Q: You recommend parents share their salary when asked.
Lieber: Many of us assume that avoiding this conversation is an act of protection. We want to keep our children innocent a little longer. But that’s naive because they’re reading this stuff online. Anyone can google house values, for example. Teens are talking with their friends, and they are curious. They’re trying to put the pieces of all this together because that’s their job. And it’s our job to help them.
Q: So what’s the conversation?
Lieber: You say, “We’ll tell you this information when you’re ready.” If they demonstrate financial responsibility with, say, allowance or a clothing budget, then when they’re 15 to 17, you do a big discretion test. Do you notice that they protect their friends’ secrets? Are they keeping their siblings’ secrets? Are they keeping family information within the family?
And if they’re doing all of that, you sit down with them and say, “We think it’s important for you to have this information, so that you know what it takes to have the life we have. This is not to say that we expect you to recreate this life for yourself. We don’t expect that of you and what we most care about is that you find something to do that makes you happy. But we do think that this is information that you should have. However, we also want you to know that this information has no value outside of this household. And if you go talking about it, you’re going to sound like a jerk.”

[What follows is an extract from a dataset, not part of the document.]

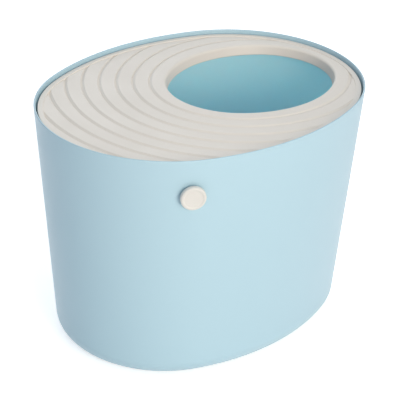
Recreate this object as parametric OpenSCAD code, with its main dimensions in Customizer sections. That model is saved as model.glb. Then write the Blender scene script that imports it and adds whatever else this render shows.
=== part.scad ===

No kid wants to flunk the discretion test, but they definitely don’t want to flunk the jerk test, so if you put it to them that way, they’ll probably keep it to themselves.
Q: What’s your advice for parents who don’t feel confident when it comes to finances?
Lieber: You know more than you realize. If you’re a parent, you’re running a household. You’re paying bills. You have a mortgage or you’re paying rent. You’re buying groceries. All this stuff is happening. Even if you’re not doing it so well, there’s nothing like knowing that you are setting an example for your children to shake yourself up.